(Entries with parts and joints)

= = = =

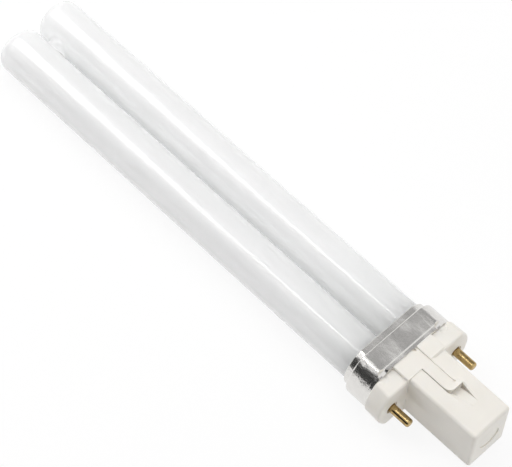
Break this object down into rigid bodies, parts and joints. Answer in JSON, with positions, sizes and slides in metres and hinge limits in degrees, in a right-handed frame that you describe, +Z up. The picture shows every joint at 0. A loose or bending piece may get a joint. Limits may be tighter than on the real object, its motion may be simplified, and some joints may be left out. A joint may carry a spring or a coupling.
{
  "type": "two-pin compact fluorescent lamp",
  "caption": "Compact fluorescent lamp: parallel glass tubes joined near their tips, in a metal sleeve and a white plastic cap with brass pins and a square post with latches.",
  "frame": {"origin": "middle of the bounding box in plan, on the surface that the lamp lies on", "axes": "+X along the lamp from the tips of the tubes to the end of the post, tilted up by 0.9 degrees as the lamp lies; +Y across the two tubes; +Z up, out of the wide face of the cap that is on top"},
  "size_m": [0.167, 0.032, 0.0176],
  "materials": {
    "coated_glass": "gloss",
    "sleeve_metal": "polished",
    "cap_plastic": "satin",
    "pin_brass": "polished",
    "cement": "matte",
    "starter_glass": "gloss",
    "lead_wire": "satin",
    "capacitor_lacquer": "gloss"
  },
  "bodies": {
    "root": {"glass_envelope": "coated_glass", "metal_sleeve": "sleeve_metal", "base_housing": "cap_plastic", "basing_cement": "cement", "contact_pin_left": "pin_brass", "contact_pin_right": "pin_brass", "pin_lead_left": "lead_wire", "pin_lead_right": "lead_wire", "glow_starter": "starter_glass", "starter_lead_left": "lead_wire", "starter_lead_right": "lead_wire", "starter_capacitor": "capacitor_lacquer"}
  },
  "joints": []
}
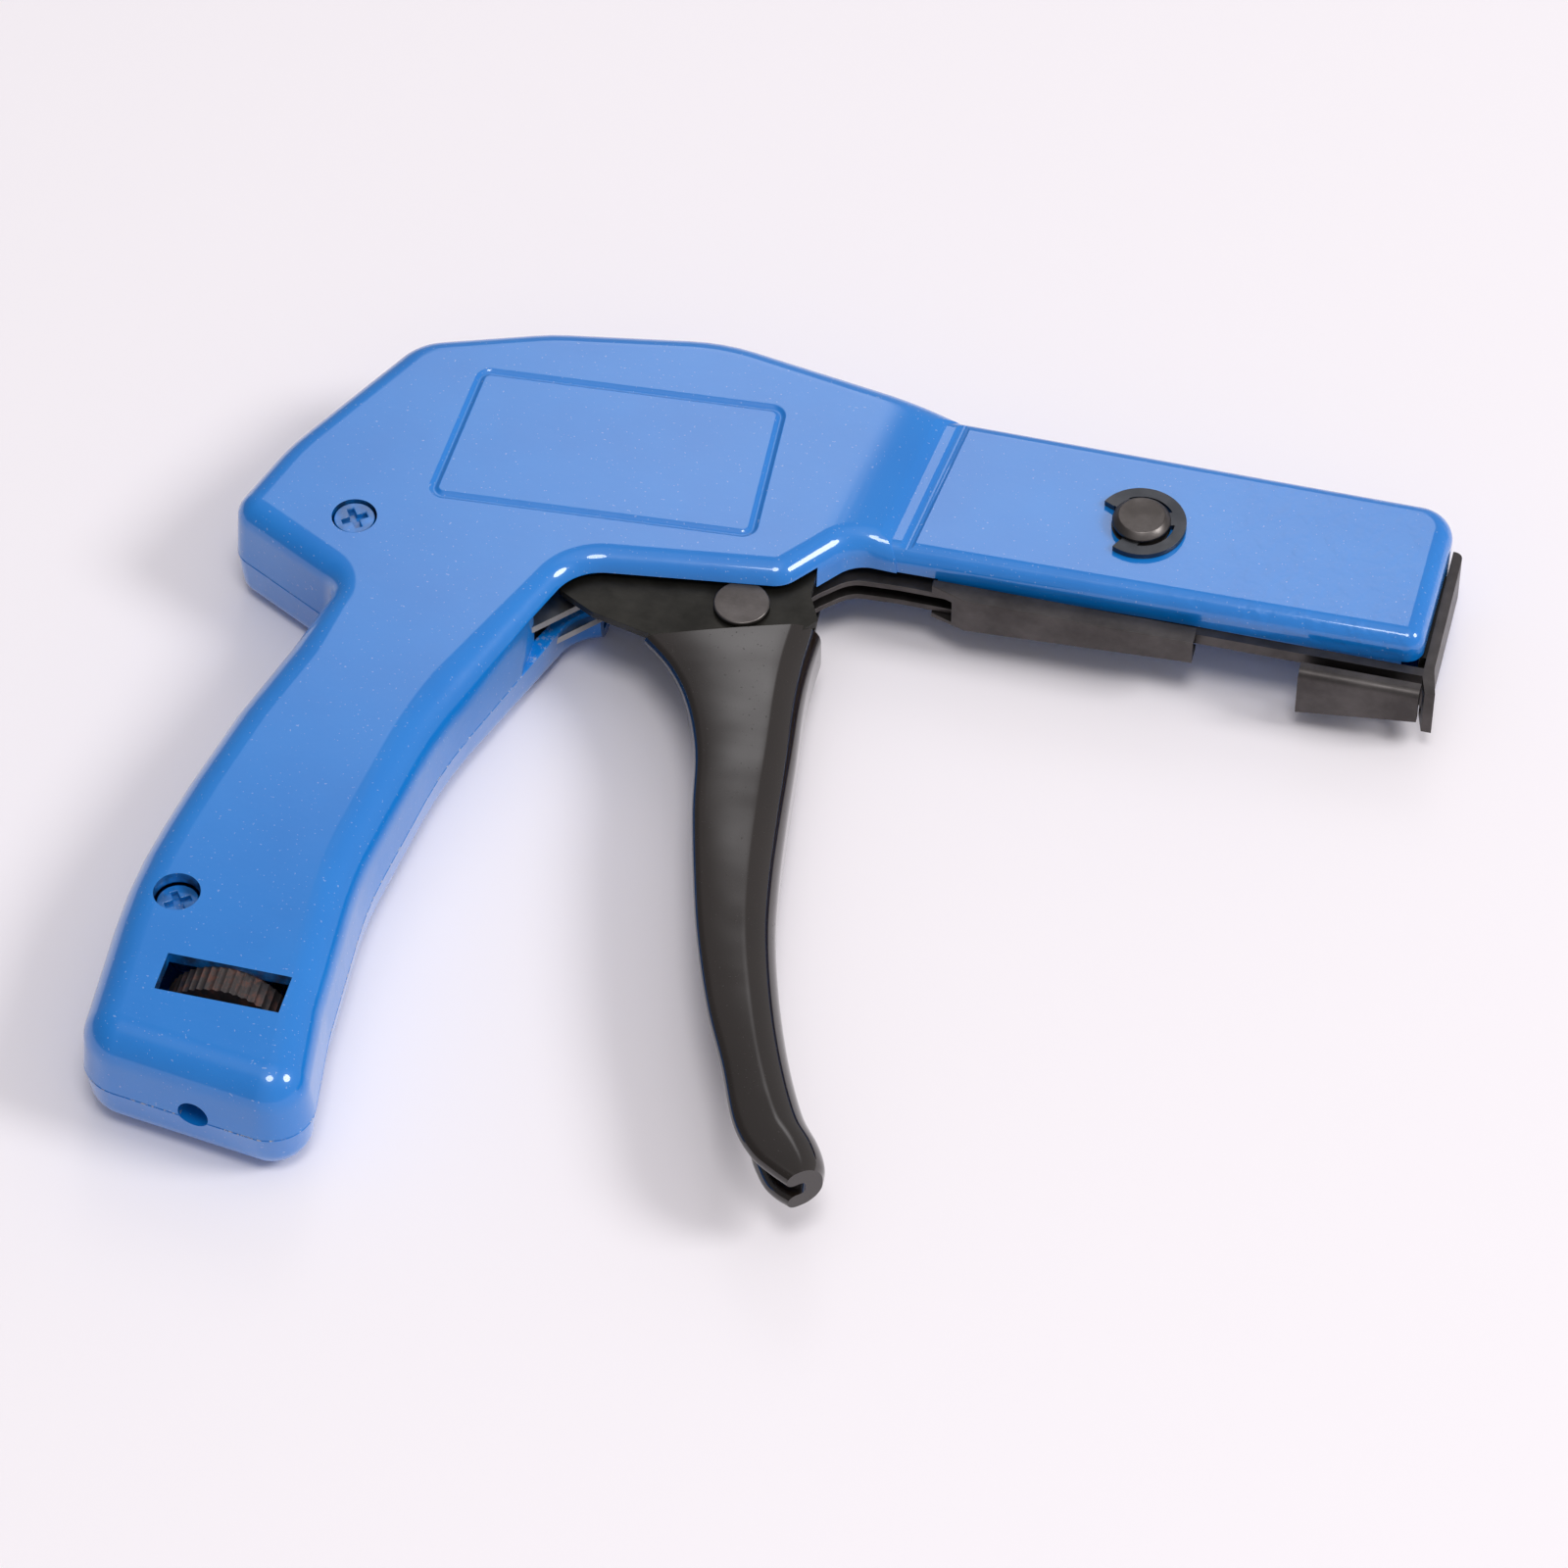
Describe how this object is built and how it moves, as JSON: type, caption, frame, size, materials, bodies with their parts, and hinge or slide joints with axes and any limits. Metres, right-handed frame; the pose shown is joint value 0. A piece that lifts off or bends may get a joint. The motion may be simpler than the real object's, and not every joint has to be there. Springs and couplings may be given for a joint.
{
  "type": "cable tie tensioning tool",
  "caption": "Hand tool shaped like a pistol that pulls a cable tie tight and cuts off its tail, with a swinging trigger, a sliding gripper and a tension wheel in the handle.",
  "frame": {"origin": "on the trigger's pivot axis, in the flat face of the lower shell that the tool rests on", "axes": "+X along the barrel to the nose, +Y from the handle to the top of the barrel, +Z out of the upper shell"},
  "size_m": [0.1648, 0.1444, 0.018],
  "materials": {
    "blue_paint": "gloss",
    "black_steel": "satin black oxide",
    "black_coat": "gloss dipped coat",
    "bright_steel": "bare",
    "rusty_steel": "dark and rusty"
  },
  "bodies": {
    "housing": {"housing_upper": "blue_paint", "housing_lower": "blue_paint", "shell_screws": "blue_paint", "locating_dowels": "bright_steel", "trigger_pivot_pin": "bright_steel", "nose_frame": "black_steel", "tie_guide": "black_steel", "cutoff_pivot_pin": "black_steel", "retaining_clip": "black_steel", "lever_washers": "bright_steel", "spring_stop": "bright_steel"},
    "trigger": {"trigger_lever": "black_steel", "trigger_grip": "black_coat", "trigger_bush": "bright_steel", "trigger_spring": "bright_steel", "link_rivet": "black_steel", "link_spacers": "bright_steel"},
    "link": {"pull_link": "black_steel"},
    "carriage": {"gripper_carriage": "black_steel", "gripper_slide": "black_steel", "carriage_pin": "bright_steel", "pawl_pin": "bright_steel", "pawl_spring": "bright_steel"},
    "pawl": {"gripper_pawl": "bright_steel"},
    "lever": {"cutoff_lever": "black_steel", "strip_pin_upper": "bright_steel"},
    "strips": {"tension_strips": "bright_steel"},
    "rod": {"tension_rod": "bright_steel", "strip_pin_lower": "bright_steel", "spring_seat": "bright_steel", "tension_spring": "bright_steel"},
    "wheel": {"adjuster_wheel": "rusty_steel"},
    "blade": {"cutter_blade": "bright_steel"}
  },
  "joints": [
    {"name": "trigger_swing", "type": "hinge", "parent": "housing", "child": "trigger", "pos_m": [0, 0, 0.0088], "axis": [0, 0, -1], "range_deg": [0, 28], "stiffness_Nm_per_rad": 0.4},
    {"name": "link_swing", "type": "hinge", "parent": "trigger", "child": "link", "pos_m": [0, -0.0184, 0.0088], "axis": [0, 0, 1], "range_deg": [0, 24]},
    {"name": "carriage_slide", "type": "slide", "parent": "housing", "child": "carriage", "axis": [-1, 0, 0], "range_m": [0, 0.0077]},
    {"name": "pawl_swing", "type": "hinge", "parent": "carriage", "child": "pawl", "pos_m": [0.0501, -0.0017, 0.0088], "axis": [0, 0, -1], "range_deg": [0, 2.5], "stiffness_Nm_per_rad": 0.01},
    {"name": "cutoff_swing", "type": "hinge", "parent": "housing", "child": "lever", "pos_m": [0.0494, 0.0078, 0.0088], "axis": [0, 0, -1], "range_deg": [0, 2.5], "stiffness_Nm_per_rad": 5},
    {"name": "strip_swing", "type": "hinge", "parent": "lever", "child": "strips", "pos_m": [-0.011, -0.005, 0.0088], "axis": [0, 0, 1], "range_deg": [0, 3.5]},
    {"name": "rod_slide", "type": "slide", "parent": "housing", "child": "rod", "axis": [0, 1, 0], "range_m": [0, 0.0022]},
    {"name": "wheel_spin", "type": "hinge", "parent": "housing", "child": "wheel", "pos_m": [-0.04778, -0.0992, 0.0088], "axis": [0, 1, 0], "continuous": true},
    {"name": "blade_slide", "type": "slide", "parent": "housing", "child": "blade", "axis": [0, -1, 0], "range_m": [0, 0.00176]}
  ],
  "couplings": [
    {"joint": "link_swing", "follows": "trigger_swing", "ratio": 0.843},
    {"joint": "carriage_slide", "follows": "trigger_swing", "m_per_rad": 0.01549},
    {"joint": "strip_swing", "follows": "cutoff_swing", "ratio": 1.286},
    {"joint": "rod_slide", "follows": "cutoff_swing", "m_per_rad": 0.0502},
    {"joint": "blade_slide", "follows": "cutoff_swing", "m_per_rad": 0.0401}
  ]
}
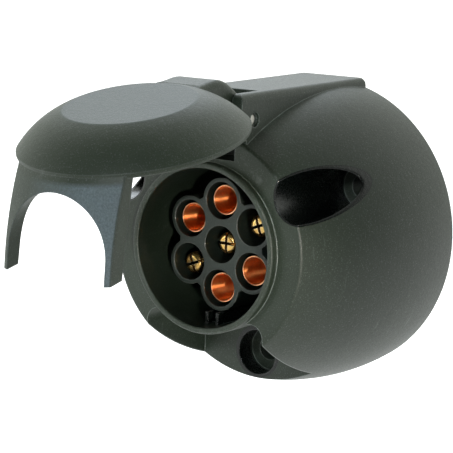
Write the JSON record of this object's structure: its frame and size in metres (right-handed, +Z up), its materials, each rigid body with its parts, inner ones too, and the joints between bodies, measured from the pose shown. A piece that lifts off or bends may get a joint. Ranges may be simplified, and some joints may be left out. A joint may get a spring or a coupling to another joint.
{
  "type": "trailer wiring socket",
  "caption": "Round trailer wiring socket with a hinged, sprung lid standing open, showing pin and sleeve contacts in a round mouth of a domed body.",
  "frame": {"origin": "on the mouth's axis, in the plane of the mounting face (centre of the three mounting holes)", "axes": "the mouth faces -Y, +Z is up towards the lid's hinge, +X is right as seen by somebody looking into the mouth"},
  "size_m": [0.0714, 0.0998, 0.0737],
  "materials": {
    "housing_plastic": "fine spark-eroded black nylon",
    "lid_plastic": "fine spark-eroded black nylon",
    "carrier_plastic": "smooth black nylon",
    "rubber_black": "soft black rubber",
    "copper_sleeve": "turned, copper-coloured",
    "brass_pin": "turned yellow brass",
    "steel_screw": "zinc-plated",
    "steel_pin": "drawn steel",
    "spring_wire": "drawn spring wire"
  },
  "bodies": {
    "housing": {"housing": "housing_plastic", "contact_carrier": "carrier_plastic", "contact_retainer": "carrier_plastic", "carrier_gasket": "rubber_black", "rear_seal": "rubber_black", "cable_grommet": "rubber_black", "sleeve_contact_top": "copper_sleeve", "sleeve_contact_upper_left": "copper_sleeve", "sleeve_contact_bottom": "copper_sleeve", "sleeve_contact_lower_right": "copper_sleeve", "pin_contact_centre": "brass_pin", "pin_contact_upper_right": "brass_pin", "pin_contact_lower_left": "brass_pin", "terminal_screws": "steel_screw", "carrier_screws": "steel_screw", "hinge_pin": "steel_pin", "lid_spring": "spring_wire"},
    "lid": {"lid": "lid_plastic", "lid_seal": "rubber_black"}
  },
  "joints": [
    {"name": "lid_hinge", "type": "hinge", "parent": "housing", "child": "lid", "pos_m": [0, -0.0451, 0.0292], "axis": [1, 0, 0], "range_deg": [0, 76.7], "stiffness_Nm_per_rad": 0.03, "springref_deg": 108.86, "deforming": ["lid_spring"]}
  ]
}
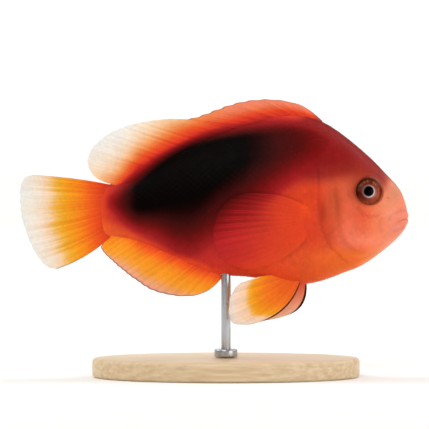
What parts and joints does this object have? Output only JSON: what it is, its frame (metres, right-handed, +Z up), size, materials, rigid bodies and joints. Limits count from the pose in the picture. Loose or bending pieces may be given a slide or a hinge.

= = = =

▶ [DIRECTION]: Filter the records down to the lines that contain the string "their", and copy those lines.

▶ [TASK ANSWER]:
  "caption": "Compact fluorescent lamp: parallel glass tubes joined near their tips, in a metal sleeve and a white plastic cap with brass pins and a square post with latches.",
Describe how this object is built and how it moves, as JSON: type, caption, frame, size, materials, bodies with their parts, and hinge or slide joints with axes and any limits. Metres, right-handed frame; the pose shown is joint value 0. A piece that lifts off or bends may get a joint. The motion may be simpler than the real object's, and not every joint has to be there. Springs and couplings may be given for a joint.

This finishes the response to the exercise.